The best rule to start with is NEVER taste food to determine if it is safe to eat. The best practice to follow is “when in doubt, throw it out.” Make sure to check temperatures of food items kept in coolers or your refrigerator with an added cold source. If you have an appliance thermometer in your freezer, check to see if it is still at 40 degrees Fahrenheit or below. Note, you can safely refreeze or cook thawed frozen food that still contains ice crystals or is at 40 degrees Fahrenheit or below.
Throw out perishable food in your refrigerator after four hours without power or a cold source like dry ice. Throw out any food with an unusual odor, color, or texture.
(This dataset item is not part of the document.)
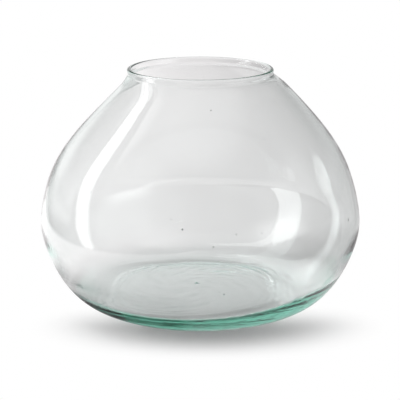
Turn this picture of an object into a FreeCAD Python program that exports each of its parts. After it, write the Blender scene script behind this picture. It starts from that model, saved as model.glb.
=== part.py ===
import FreeCAD, Part
import os
from math import cos, radians, sin

# Rose bowl vase of blown glass, turned about the Z axis and standing on Z = 0
# Lengths are in millimetres and angles in degrees

# Outside of the bowl
belly_diameter = 230.0      # widest ring
belly_height = 60.5         # of the widest ring above the table
total_height = 170.0
foot_diameter = 130.0       # outer edge of the flat ring that the vase rests on
neck_diameter = 103.2       # where the shoulder starts to turn up into the lip
neck_drop = 4.8             # from the top of the lip down to the neck
shoulder_slope = 45.0       # of the shoulder at the neck, from level

# Mouth
mouth_diameter = 97.6       # clear way through the lip
lip_thickness = 2.9         # of the rounded edge

# Thickness of the glass
floor_thickness = 7.2       # above the foot ring
floor_diameter = 120.0      # of the flat part of the floor inside
belly_wall = 3.0
neck_wall = 2.4

# Hollow pressed up into the underside, inside the foot ring
punt_diameter = 125.0
punt_depth = 0.9

# Zones of the glass
base_height = 14.0          # the thick base ends here
lip_height = 3.0            # from the top of the lip down to the seam with the wall
overrun = 1.0               # of the strips that part the zones, past the glass

# Pull of each curve between its ends: share of the way across, share of the way up
heel_shares = ((0.585, 0.0), (0.75, 0.35), (1.0, 0.69))
inner_heel_shares = ((0.83, 0.0), (0.675, 0.315), (1.0, 0.63))
shoulder_shares = ((0.0, 0.17), (0.17, 0.46))
punt_shares = ((0.5, 0.0), (0.85, 0.3))
# Share of the height of a curve over which it keeps the slope of its end
shoulder_end_share = 0.5
collar_end_share = 0.35

belly_radius = belly_diameter / 2
foot_radius = foot_diameter / 2
neck_height = total_height - neck_drop
lip_radius = lip_thickness / 2
lip_centre_radius = mouth_diameter / 2 + lip_radius
lip_centre_height = total_height - lip_radius

axis_foot = FreeCAD.Vector(0, 0, 0)
level_out = FreeCAD.Vector(1, 0, 0)
to_the_front = FreeCAD.Vector(0, -1, 0)
straight_up = FreeCAD.Vector(0, 0, 1)
up_the_shoulder = FreeCAD.Vector(-cos(radians(shoulder_slope)), 0, sin(radians(shoulder_slope)))
into_the_glass = FreeCAD.Vector(-sin(radians(shoulder_slope)), 0, -cos(radians(shoulder_slope)))


def at(radius, height):
    return FreeCAD.Vector(radius, 0, height)


def pulled(first, last, shares):
    """Pulling points between first and last, by their shares of the way across and up."""
    return [at(first.x + (last.x - first.x) * across, first.z + (last.z - first.z) * up)
            for across, up in shares]


def back_from(end, direction, rise):
    """The point that lies the given height below the end, back along its direction."""
    return end - direction * (rise / direction.z)


def curve(points):
    bent = Part.BezierCurve()
    bent.setPoles(points)
    return bent.toShape()


def straight(start, end):
    return Part.LineSegment(start, end).toShape()


def side_of_the_bowl(pull, foot, belly, neck, lip):
    """Heel, shoulder and collar as one smooth run of curves, from the foot up to the lip."""
    heel = [foot] + pulled(foot, belly, pull) + [belly]
    held = back_from(neck, up_the_shoulder, shoulder_end_share * (neck.z - belly.z))
    shoulder = [belly] + pulled(belly, neck, shoulder_shares) + [held, neck]
    reach = collar_end_share * (lip.z - neck.z)
    collar = [neck, neck + up_the_shoulder * reach, lip - straight_up * reach, lip]
    return [curve(heel), curve(shoulder), curve(collar)]


def glass_section():
    """Half of the section through the vase, on the side of +X."""
    outer_foot = at(foot_radius, 0)
    outer_lip = at(lip_centre_radius + lip_radius, lip_centre_height)
    inner_lip = at(lip_centre_radius - lip_radius, lip_centre_height)
    outer_neck = at(neck_diameter / 2, neck_height)
    inner_neck = outer_neck + into_the_glass * neck_wall
    outer_belly = at(belly_radius, belly_height)
    outside = side_of_the_bowl(heel_shares, outer_foot, outer_belly, outer_neck, outer_lip)

    floor_edge = at(floor_diameter / 2, floor_thickness)
    inner_belly = at(belly_radius - belly_wall, belly_height)
    inside = side_of_the_bowl(inner_heel_shares, floor_edge, inner_belly, inner_neck, inner_lip)

    crown = Part.Arc(outer_lip, at(lip_centre_radius, total_height), inner_lip).toShape()
    punt_top = at(0, punt_depth)
    punt_edge = at(punt_diameter / 2, 0)
    punt = curve([punt_top] + pulled(punt_top, punt_edge, punt_shares) + [punt_edge])
    foot_ring = straight(punt_edge, outer_foot)
    floor_middle = at(0, floor_thickness)
    floor = straight(floor_edge, floor_middle)
    middle = straight(floor_middle, punt_top)

    edges = [middle, punt, foot_ring] + outside + [crown] + inside + [floor]
    return Part.Face(Part.Wire(Part.__sortEdges__(edges)))


def zone(section, low, high):
    """The glass between two levels, turned all the way round."""
    strip = Part.makePlane(belly_radius + overrun, high - low, at(0, low), to_the_front, level_out)
    zone_section = section.common(strip).Faces[0]
    return zone_section.revolve(axis_foot, straight_up, 360)


def save(node, solid):
    solid.exportStep("parts/" + node + ".step")
    print(node, solid.ShapeType, "valid", solid.isValid(), "volume", round(solid.Volume))


os.makedirs("parts", exist_ok=True)
section = glass_section()
wall_foot = base_height
wall_top = total_height - lip_height
save("base", zone(section, -overrun, wall_foot))
save("bowl_wall", zone(section, wall_foot, wall_top))
save("lip_bead", zone(section, wall_top, total_height + overrun))
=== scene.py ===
from math import cos, pi, radians, sin

import bmesh
import bpy
from mathutils import Matrix, Vector, noise


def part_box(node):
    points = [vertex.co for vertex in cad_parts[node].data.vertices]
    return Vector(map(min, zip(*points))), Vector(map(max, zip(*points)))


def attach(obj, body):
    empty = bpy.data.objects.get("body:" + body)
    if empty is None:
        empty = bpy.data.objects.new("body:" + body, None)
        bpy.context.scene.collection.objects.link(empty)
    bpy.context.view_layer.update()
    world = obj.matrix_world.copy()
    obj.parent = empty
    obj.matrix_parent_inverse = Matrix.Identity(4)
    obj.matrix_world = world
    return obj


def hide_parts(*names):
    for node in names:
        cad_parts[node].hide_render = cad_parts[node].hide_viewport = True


# A rose bowl vase of clear, faintly green blown glass, on a white studio floor
# Metres throughout, in the frame's own axes: +Z up, the vase stands on Z = 0

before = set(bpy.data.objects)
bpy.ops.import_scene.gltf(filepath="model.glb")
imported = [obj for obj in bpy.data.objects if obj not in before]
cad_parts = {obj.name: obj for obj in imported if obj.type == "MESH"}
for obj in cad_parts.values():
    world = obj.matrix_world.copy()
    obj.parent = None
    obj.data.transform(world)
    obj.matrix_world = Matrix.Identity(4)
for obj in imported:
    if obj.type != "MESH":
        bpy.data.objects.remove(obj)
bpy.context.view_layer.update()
scene = bpy.context.scene
print("frame loaded:", sorted(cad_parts))


# 0 up to low, 1 from high on, and eased between them; low may be the larger of the two
def smoothStep(low, high, value):
    t = min(max((value - low) / (high - low), 0.0), 1.0)
    return t * t * (3.0 - 2.0 * t)


def newObject(name, mesh):
    made = bpy.data.objects.new(name, mesh)
    scene.collection.objects.link(made)
    return made


def newMaterial(name):
    material = bpy.data.materials.new(name)
    material.use_nodes = True
    material.node_tree.nodes.clear()
    return material, material.node_tree.nodes, material.node_tree.links


# The glass: one lathed wall from the underside up over the lip and back down to the floor of the bowl

bowlLow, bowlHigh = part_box("bowl_wall")
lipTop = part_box("lip_bead")[1].z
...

Some recommended food items to DISCARD that were held above 40 degrees Fahrenheit for over two hours:
•raw or leftover cooked meat, poultry, fish, or seafood; soy meat substitutes.
•thawing meat or poultry
•salads: meat, tuna, shrimp, chicken, or egg salad
•gravy, stuffing, broth
•lunch meats, hot dogs, bacon, sausage, dried beef
•pizza – with any topping
•canned hams labeled “Keep Refrigerated”
•canned meats and fish, opened
•casseroles, soups, stews
•soft cheeses, shredded and low-fat cheeses
•milk, cream, sour cream, buttermilk, evaporated milk, yogurt, eggnog, soy milk
•custards and puddings, quiche
•fresh fruits, cut
Some recommended food items to KEEP that were held above 40 degrees Fahrenheit for over two hours:
•grated Parmesan, Romano, or combination (in a can or jar).
•fruit juices, opened
•canned fruits, opened
•fresh fruits, coconut, raisins, dried fruits, candied fruits, dates
Hopefully, this safety series has provided you with new and/or refresher information to help Keep an Eye on Safety for you and your family during and after a power outage.